▶ _TASK INSTRUCTIONS_:
In the following material, identify every line holding the string "rigid" and return it.

▶ _GIVEN RECORDS_:
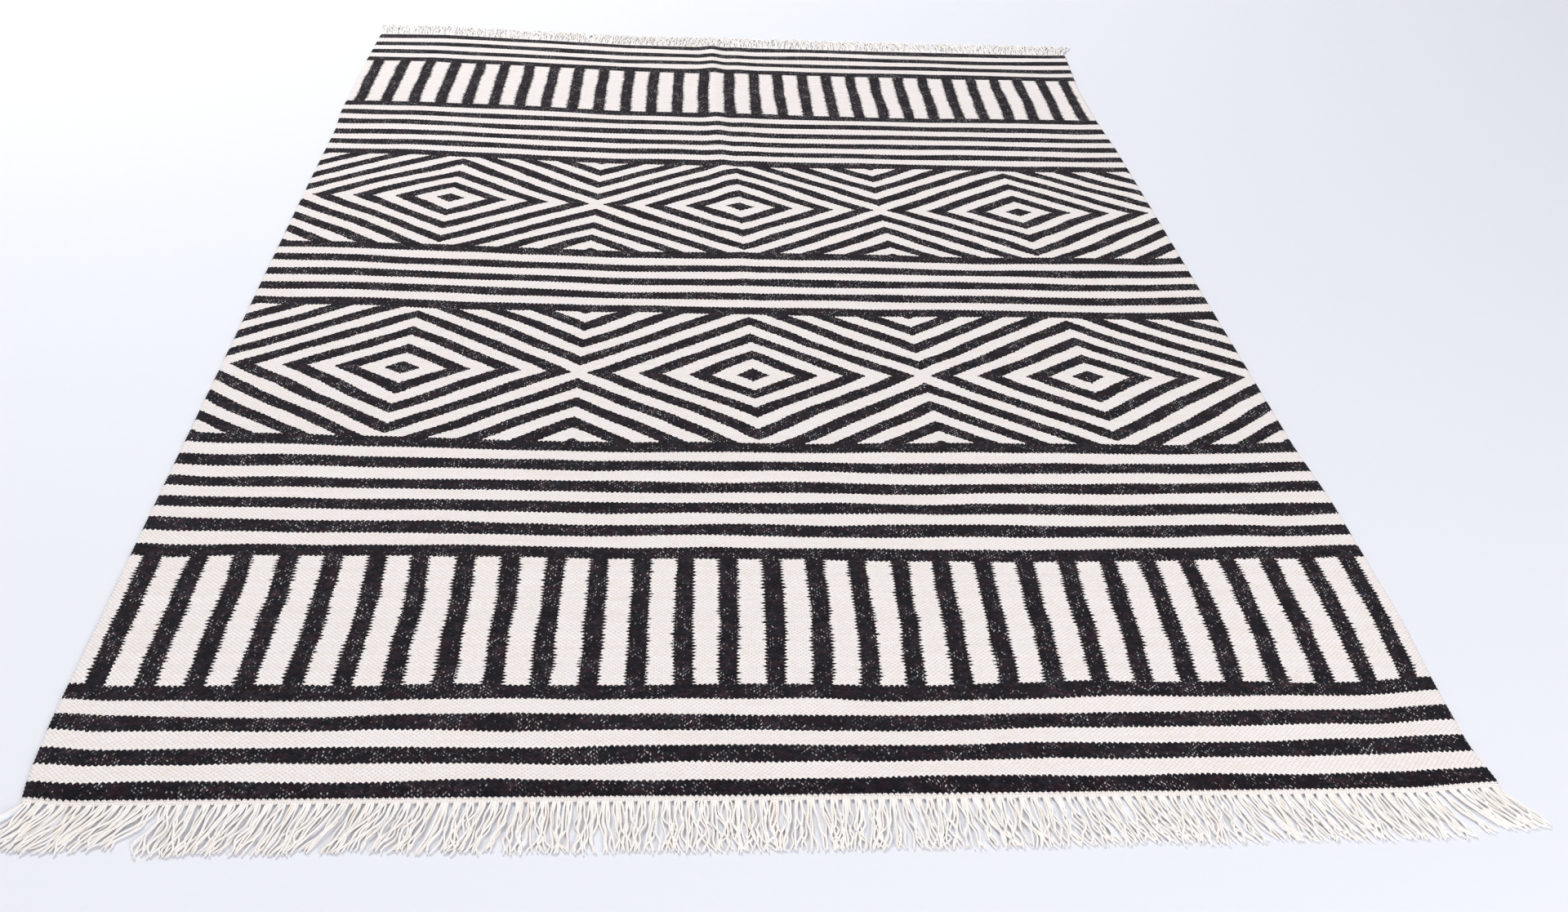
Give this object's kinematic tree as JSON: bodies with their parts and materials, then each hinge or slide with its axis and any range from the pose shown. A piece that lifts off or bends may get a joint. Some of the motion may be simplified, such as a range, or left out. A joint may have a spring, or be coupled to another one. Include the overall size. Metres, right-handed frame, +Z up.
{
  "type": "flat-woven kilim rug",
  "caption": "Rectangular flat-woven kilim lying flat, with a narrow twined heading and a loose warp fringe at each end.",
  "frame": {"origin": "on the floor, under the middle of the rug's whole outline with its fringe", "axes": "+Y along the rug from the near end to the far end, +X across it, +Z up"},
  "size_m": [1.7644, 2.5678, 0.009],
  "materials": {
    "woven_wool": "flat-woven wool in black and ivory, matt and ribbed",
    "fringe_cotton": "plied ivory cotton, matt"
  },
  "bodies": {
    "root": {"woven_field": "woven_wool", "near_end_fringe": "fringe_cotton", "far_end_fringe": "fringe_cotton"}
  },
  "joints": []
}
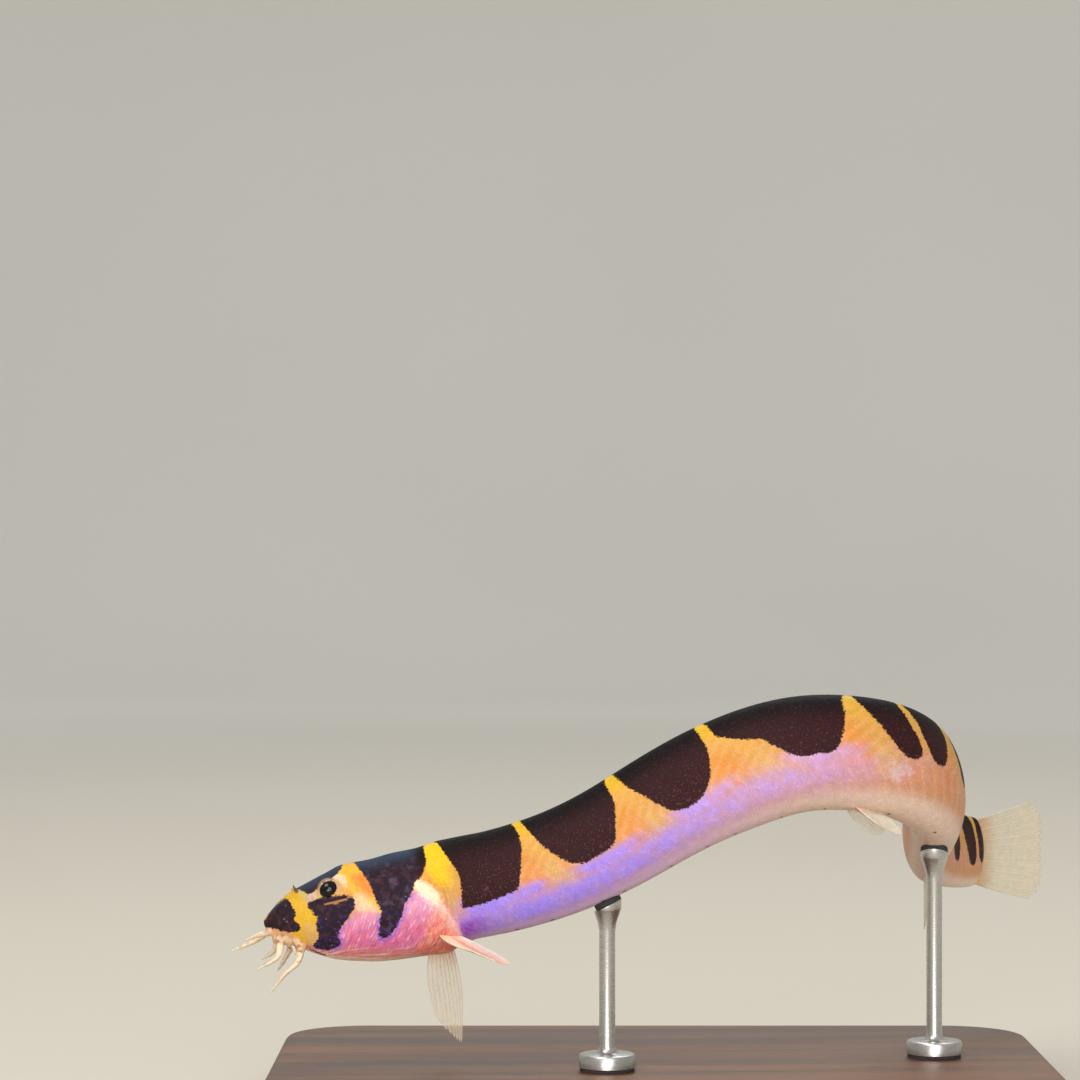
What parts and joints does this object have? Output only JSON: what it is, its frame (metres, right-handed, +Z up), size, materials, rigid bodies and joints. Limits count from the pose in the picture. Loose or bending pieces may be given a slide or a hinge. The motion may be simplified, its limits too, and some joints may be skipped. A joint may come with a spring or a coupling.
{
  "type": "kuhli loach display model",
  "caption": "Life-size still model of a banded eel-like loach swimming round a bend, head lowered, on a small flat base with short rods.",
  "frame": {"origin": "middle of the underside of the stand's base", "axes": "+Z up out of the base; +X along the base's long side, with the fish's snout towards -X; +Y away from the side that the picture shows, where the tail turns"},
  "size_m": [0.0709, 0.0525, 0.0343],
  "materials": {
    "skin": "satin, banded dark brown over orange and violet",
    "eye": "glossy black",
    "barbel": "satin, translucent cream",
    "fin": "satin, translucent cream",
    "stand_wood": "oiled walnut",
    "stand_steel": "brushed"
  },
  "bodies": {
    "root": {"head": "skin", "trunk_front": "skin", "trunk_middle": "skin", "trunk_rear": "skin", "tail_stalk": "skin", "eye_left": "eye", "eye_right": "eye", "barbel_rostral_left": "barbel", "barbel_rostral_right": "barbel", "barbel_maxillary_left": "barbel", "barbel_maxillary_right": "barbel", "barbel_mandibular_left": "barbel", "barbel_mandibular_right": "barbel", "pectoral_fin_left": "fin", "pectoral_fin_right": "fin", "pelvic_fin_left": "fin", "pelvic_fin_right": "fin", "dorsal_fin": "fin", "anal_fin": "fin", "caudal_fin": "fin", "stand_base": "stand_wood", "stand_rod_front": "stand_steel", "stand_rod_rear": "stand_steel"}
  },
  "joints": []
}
* * *
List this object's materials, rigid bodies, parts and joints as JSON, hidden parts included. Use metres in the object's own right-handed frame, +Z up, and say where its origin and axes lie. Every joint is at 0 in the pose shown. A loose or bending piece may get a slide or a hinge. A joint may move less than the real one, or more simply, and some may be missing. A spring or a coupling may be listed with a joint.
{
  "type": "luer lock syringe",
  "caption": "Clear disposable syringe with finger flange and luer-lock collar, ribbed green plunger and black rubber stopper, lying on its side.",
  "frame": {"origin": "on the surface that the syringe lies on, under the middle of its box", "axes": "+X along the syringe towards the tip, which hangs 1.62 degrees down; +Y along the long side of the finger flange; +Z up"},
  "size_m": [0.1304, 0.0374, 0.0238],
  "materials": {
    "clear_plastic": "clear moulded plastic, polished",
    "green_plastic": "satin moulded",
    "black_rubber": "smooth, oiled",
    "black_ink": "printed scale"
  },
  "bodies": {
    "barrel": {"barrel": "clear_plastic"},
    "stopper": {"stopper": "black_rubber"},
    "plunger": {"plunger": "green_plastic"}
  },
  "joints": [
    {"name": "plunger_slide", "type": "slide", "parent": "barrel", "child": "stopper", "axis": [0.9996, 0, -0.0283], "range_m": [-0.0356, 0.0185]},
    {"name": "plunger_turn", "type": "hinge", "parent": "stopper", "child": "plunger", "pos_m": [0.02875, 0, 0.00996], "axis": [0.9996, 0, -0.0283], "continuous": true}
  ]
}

▶ _FINISHED EXERCISE_:
What parts and joints does this object have? Output only JSON: what it is, its frame (metres, right-handed, +Z up), size, materials, rigid bodies and joints. Limits count from the pose in the picture. Loose or bending pieces may be given a slide or a hinge. The motion may be simplified, its limits too, and some joints may be skipped. A joint may come with a spring or a coupling.
List this object's materials, rigid bodies, parts and joints as JSON, hidden parts included. Use metres in the object's own right-handed frame, +Z up, and say where its origin and axes lie. Every joint is at 0 in the pose shown. A loose or bending piece may get a slide or a hinge. A joint may move less than the real one, or more simply, and some may be missing. A spring or a coupling may be listed with a joint.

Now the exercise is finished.